Here, again, in his search for the unknown law, Kepler had no accurate dynamical principles to guide his steps. Of course, we now know not only what the connection between the planet's distance and the planet's periodic time actually is, but we also know that it is a necessary consequence of the law of universal gravitation. Kepler, it is true, was not without certain surmises on the subject, but they were of the most fanciful description. His notions of the planets, accurate as they were in certain important respects, were mixed up with vague ideas as to the properties of metals and the geometrical relations of the regular solids. Above all, his reasoning was penetrated by the supposed astrological influences of the stars and their significant relation to human fate.

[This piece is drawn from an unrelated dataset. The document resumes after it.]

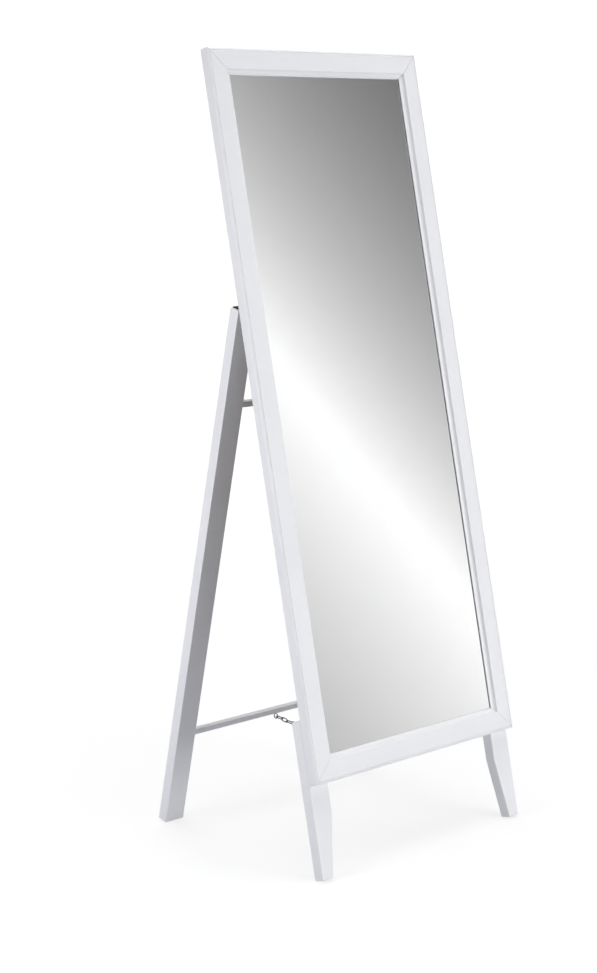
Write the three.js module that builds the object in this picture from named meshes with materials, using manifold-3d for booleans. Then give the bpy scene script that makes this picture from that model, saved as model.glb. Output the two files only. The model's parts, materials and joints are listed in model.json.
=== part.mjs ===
// Floor mirror on a folding easel: a mitred wooden frame leans back on two short front legs and is
// propped by a ladder-like rear support. The support hangs on two butt hinges, and a short chain
// between two screw eyes stops it from opening further.
//
// Units are millimetres. X is the width, +Y points to the back, +Z up, and Z = 0 is the floor.
// The origin is on the floor, below the middle of the bounding box.

import * as THREE from 'three';
import { mergeVertices } from 'three/addons/utils/BufferGeometryUtils.js';
import Module from 'manifold-3d';

const wasm = await Module();
wasm.setup();

// ---- Driving dimensions ----------------------------------------------------------------------

const WIDTH = 471;                      // overall
const DEPTH = 415;                      // overall, with the support open
const HEIGHT = 1310;                    // overall, with the support open
const LEAN = THREE.MathUtils.degToRad(12.4);    // of the mirror, from the vertical
const SPLAY = THREE.MathUtils.degToRad(12.4);   // of the rear support, from the vertical

const GAP = 0.3;                        // between pieces that touch
const FRAME_LENGTH = 1180;              // of the mitred frame, along its slope
const FRAME_THICKNESS = 18;
const RAIL_WIDTH = 43;                  // from the outer edge to the sight edge
const FRAME_EDGE = 3.5;                 // radius of the frame's outer front edge
const FACE_WIDTH = 34;                  // of the moulding, from its outer edge to the step down
const STEP = { across: 0.5, down: 1 };  // from the face to the cove
const COVE_BEND = { across: 2, up: 0.5 };       // the cove's control point, from the face and the lip
const LIP = { height: 12.6, width: 2.5, edge: 0.6 };    // beside the glass
const LEG_WIDTH = 40;
const LEG_THICKNESS = 20;
const FRONT_LEG_LENGTH = 256;
const FOOT_WIDTH = 22.4;                // of a front leg, at the floor
const TAPER_LENGTH = 104;               // of a front leg's inner edge

const RABBET_WIDTH = 8;                 // behind the sight edge, holds the glass
const RABBET_FRONT = 11.3;              // depth of the rabbet, from the frame's back
const GLASS_THICKNESS = 4;
const BOARD_THICKNESS = 3;
const PANE_CLEARANCE = 1;               // around the glass and the backing board

const RUNG_SIZE = 10;
const LOWER_RUNG = 163;                 // middle of the rung, above the leg's foot
const UPPER_RUNG_DROP = 163;            // middle of the rung, below the leg's top
const DOWEL = { radius: 2.5, inLeg: 12, inRung: 10 };

const HINGE = { length: 32, leaf: 17, plate: 1.2, barrel: 2.2, bore: 1.4, pin: 1.1, hole: 10.5, pitch: 18 };
const PIN_HEAD = { thick: 0.8, inset: 0.4 };
const LEG_SCREW = { head: 3.8, shank: 2, length: 30 };
const LEAF_SCREW = { head: 2.9, shank: 1.4, length: 12 };
const LEG_SCREW_SPACING = 50;
const SCREW_POINT = { length: 4, share: 0.4 };      // a screw's point, and its width against the shank

const POINT = { width: 9, length: 14, thick: 0.8, driven: 4, spread: 0.62 };    // glazing point
const NAIL = { width: 16, thick: 0.8, depth: 12, inset: 17, sunk: 1 };          // corner nail
const EYE = { ring: 4.5, wire: 0.9, neck: 8, shank: 1.3, inFrame: 12, inRung: 7 };  // screw eye
const LINK = { wire: 1, halfWidth: 3.1, halfLength: 7.4, pitch: 13, first: 9.7 };   // chain link
const CHAIN = { frontLinks: 12, rearLinks: 13, sag: 16 };
const EYE_OFFSET = 3;                   // of each eye from the middle, so that the chain's halves pass
const CHAIN_SPREAD = 2.5;               // further offset of each half's free end

// ---- Derived places --------------------------------------------------------------------------

const FOOT_RISE = LEG_THICKNESS * Math.sin(LEAN);       // of a front foot's front edge
const ROUND_DEPTH = FRAME_THICKNESS + GAP - FRAME_EDGE; // of the round edge's middle, before the legs' front
const EDGE_RISE = HEIGHT - FOOT_RISE - FRAME_EDGE - ROUND_DEPTH * Math.sin(LEAN);
const FRAME_TOP = FRAME_EDGE + EDGE_RISE / Math.cos(LEAN);
const FRAME_BOTTOM = FRAME_TOP - FRAME_LENGTH;
const LEG_X = WIDTH / 2 - LEG_WIDTH / 2;
const INNER_X = WIDTH / 2 - LEG_WIDTH;

const OPEN_ANGLE = LEAN + SPLAY;
const HINGE_DROP = HINGE.barrel + GAP;                  // from the hinge's axis to the wood
const REAR_FOOT = DEPTH - LEG_THICKNESS * Math.cos(SPLAY);      // behind the front feet
const HINGE_HEIGHT = (REAR_FOOT * Math.cos(SPLAY) + HINGE_DROP - HINGE.barrel * Math.cos(OPEN_ANGLE)
  - FOOT_RISE * Math.sin(SPLAY)) / Math.sin(OPEN_ANGLE);        // along the frame
const HINGE_Y = HINGE_HEIGHT * Math.sin(LEAN) + HINGE.barrel * Math.cos(LEAN);
const HINGE_Z = FOOT_RISE + HINGE_HEIGHT * Math.cos(LEAN) - HINGE.barrel * Math.sin(LEAN);
const REAR_LEG_LENGTH = HINGE_Z * Math.cos(SPLAY) - (HINGE_Y - REAR_FOOT) * Math.sin(SPLAY) - HINGE_DROP;
const RUNG_HEIGHTS = { lower: LOWER_RUNG, upper: REAR_LEG_LENGTH - UPPER_RUNG_DROP };
const EYE_HEIGHT = FRAME_BOTTOM + (RAIL_WIDTH - RABBET_WIDTH) / 2;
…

Under the influence of such a farrago of notions, Kepler resolved to make all sorts of trials in his search for the connection between the distance of a planet from the sun and the time in which the revolution of that planet was accomplished.

It was quite easily demonstrated that the greater the distance of the planet from the sun the longer was the time required for its journey. It might have been thought that the time would be directly proportional to the distance. It was, however, easy to show that this supposition did not agree with the fact. Finding that this simple relation would not do, Kepler undertook a vast series of calculations to find out the true method of expressing the connection. At last, after many vain attempts, he found, to his indescribable joy, that the square of the time in which a planet revolves around the sun was proportional to the cube of the average distance of the planet from that body.

The extraordinary way in which Kepler's views on celestial matters were associated with the wildest speculations, is well illustrated in the work in which he propounded his splendid discovery just referred to. The announcement of the law connecting the distances of the planets from the sun with their periodic times, was then mixed up with a preposterous conception about the properties of the different planets. They were supposed to be associated with some profound music of the spheres inaudible to human ears, and performed only for the benefit of that being whose soul formed the animating spirit of the sun.